Would you copy out the whole listing exactly as given?

┏━━

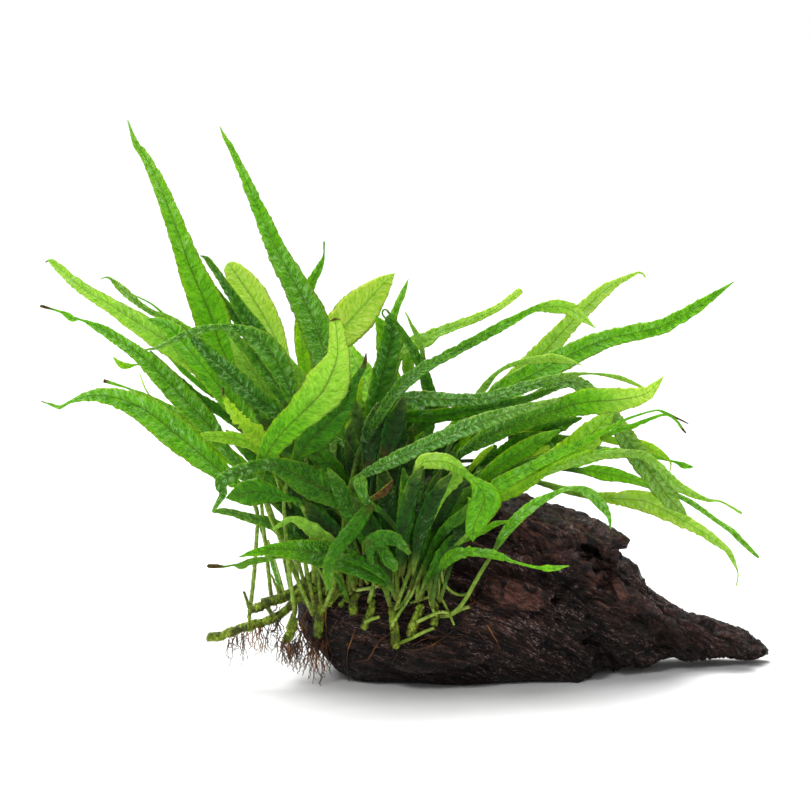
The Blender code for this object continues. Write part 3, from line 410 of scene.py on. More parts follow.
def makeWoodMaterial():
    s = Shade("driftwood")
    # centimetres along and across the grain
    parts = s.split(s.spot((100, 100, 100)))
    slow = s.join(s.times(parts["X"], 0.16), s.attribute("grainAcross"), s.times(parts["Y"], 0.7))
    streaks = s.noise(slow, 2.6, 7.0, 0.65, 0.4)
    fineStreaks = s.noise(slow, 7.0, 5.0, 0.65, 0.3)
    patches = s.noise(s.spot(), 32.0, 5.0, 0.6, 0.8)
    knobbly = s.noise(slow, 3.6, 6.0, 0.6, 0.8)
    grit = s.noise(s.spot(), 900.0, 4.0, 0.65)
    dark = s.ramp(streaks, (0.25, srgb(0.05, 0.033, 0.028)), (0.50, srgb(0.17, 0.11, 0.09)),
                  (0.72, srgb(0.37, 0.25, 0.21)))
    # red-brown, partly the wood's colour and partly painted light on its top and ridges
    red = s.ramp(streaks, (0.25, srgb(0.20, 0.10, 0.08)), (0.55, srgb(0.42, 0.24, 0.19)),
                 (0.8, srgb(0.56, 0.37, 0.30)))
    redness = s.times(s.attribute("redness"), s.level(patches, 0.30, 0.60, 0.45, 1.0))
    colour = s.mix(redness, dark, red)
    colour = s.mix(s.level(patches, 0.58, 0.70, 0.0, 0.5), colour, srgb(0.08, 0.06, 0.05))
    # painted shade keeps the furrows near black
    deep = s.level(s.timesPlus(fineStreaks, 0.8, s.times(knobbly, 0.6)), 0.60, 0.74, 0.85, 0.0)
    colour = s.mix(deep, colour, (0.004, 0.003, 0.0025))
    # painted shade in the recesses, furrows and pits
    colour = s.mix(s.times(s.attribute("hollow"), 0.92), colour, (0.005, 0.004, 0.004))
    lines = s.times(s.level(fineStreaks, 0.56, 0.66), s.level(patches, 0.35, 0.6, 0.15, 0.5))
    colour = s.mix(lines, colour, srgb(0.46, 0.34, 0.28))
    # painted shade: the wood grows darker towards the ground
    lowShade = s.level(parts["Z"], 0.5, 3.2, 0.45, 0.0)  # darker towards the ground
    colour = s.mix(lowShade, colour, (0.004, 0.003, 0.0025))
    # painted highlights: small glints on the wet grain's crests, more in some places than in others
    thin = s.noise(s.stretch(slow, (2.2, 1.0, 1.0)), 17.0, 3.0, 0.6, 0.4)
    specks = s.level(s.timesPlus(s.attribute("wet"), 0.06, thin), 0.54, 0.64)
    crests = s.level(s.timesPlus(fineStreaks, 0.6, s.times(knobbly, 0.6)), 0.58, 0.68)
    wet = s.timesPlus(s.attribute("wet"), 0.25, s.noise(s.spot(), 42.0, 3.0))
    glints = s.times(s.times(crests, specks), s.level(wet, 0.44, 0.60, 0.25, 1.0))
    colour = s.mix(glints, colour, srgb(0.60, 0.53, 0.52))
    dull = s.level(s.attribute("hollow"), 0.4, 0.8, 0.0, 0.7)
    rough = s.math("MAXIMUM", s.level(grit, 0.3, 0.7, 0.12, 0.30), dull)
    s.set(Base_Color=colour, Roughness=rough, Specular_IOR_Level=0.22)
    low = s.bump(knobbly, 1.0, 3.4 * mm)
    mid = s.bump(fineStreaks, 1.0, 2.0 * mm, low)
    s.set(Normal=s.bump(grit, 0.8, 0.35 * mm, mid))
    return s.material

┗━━

> [Full solution]:
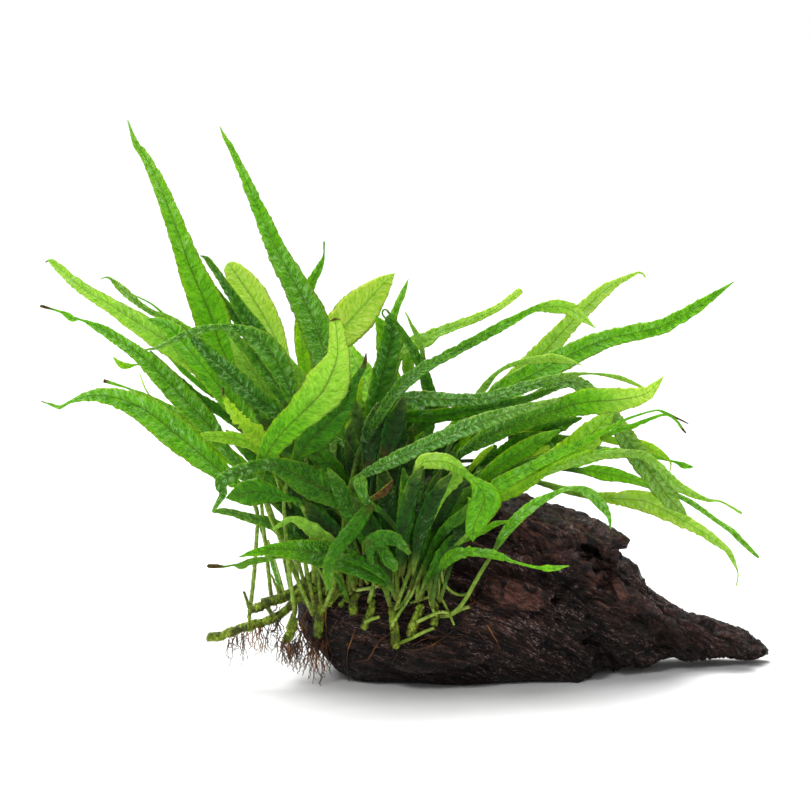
The Blender code for this object continues. Write part 3, from line 410 of scene.py on. More parts follow.
def makeWoodMaterial():
    s = Shade("driftwood")
    # centimetres along and across the grain
    parts = s.split(s.spot((100, 100, 100)))
    slow = s.join(s.times(parts["X"], 0.16), s.attribute("grainAcross"), s.times(parts["Y"], 0.7))
    streaks = s.noise(slow, 2.6, 7.0, 0.65, 0.4)
    fineStreaks = s.noise(slow, 7.0, 5.0, 0.65, 0.3)
    patches = s.noise(s.spot(), 32.0, 5.0, 0.6, 0.8)
    knobbly = s.noise(slow, 3.6, 6.0, 0.6, 0.8)
    grit = s.noise(s.spot(), 900.0, 4.0, 0.65)
    dark = s.ramp(streaks, (0.25, srgb(0.05, 0.033, 0.028)), (0.50, srgb(0.17, 0.11, 0.09)),
                  (0.72, srgb(0.37, 0.25, 0.21)))
    # red-brown, partly the wood's colour and partly painted light on its top and ridges
    red = s.ramp(streaks, (0.25, srgb(0.20, 0.10, 0.08)), (0.55, srgb(0.42, 0.24, 0.19)),
                 (0.8, srgb(0.56, 0.37, 0.30)))
    redness = s.times(s.attribute("redness"), s.level(patches, 0.30, 0.60, 0.45, 1.0))
    colour = s.mix(redness, dark, red)
    colour = s.mix(s.level(patches, 0.58, 0.70, 0.0, 0.5), colour, srgb(0.08, 0.06, 0.05))
    # painted shade keeps the furrows near black
    deep = s.level(s.timesPlus(fineStreaks, 0.8, s.times(knobbly, 0.6)), 0.60, 0.74, 0.85, 0.0)
    colour = s.mix(deep, colour, (0.004, 0.003, 0.0025))
    # painted shade in the recesses, furrows and pits
    colour = s.mix(s.times(s.attribute("hollow"), 0.92), colour, (0.005, 0.004, 0.004))
    lines = s.times(s.level(fineStreaks, 0.56, 0.66), s.level(patches, 0.35, 0.6, 0.15, 0.5))
    colour = s.mix(lines, colour, srgb(0.46, 0.34, 0.28))
    # painted shade: the wood grows darker towards the ground
    lowShade = s.level(parts["Z"], 0.5, 3.2, 0.45, 0.0)  # darker towards the ground
    colour = s.mix(lowShade, colour, (0.004, 0.003, 0.0025))
    # painted highlights: small glints on the wet grain's crests, more in some places than in others
    thin = s.noise(s.stretch(slow, (2.2, 1.0, 1.0)), 17.0, 3.0, 0.6, 0.4)
    specks = s.level(s.timesPlus(s.attribute("wet"), 0.06, thin), 0.54, 0.64)
    crests = s.level(s.timesPlus(fineStreaks, 0.6, s.times(knobbly, 0.6)), 0.58, 0.68)
    wet = s.timesPlus(s.attribute("wet"), 0.25, s.noise(s.spot(), 42.0, 3.0))
    glints = s.times(s.times(crests, specks), s.level(wet, 0.44, 0.60, 0.25, 1.0))
    colour = s.mix(glints, colour, srgb(0.60, 0.53, 0.52))
    dull = s.level(s.attribute("hollow"), 0.4, 0.8, 0.0, 0.7)
    rough = s.math("MAXIMUM", s.level(grit, 0.3, 0.7, 0.12, 0.30), dull)
    s.set(Base_Color=colour, Roughness=rough, Specular_IOR_Level=0.22)
    low = s.bump(knobbly, 1.0, 3.4 * mm)
    mid = s.bump(fineStreaks, 1.0, 2.0 * mm, low)
    s.set(Normal=s.bump(grit, 0.8, 0.35 * mm, mid))
    return s.material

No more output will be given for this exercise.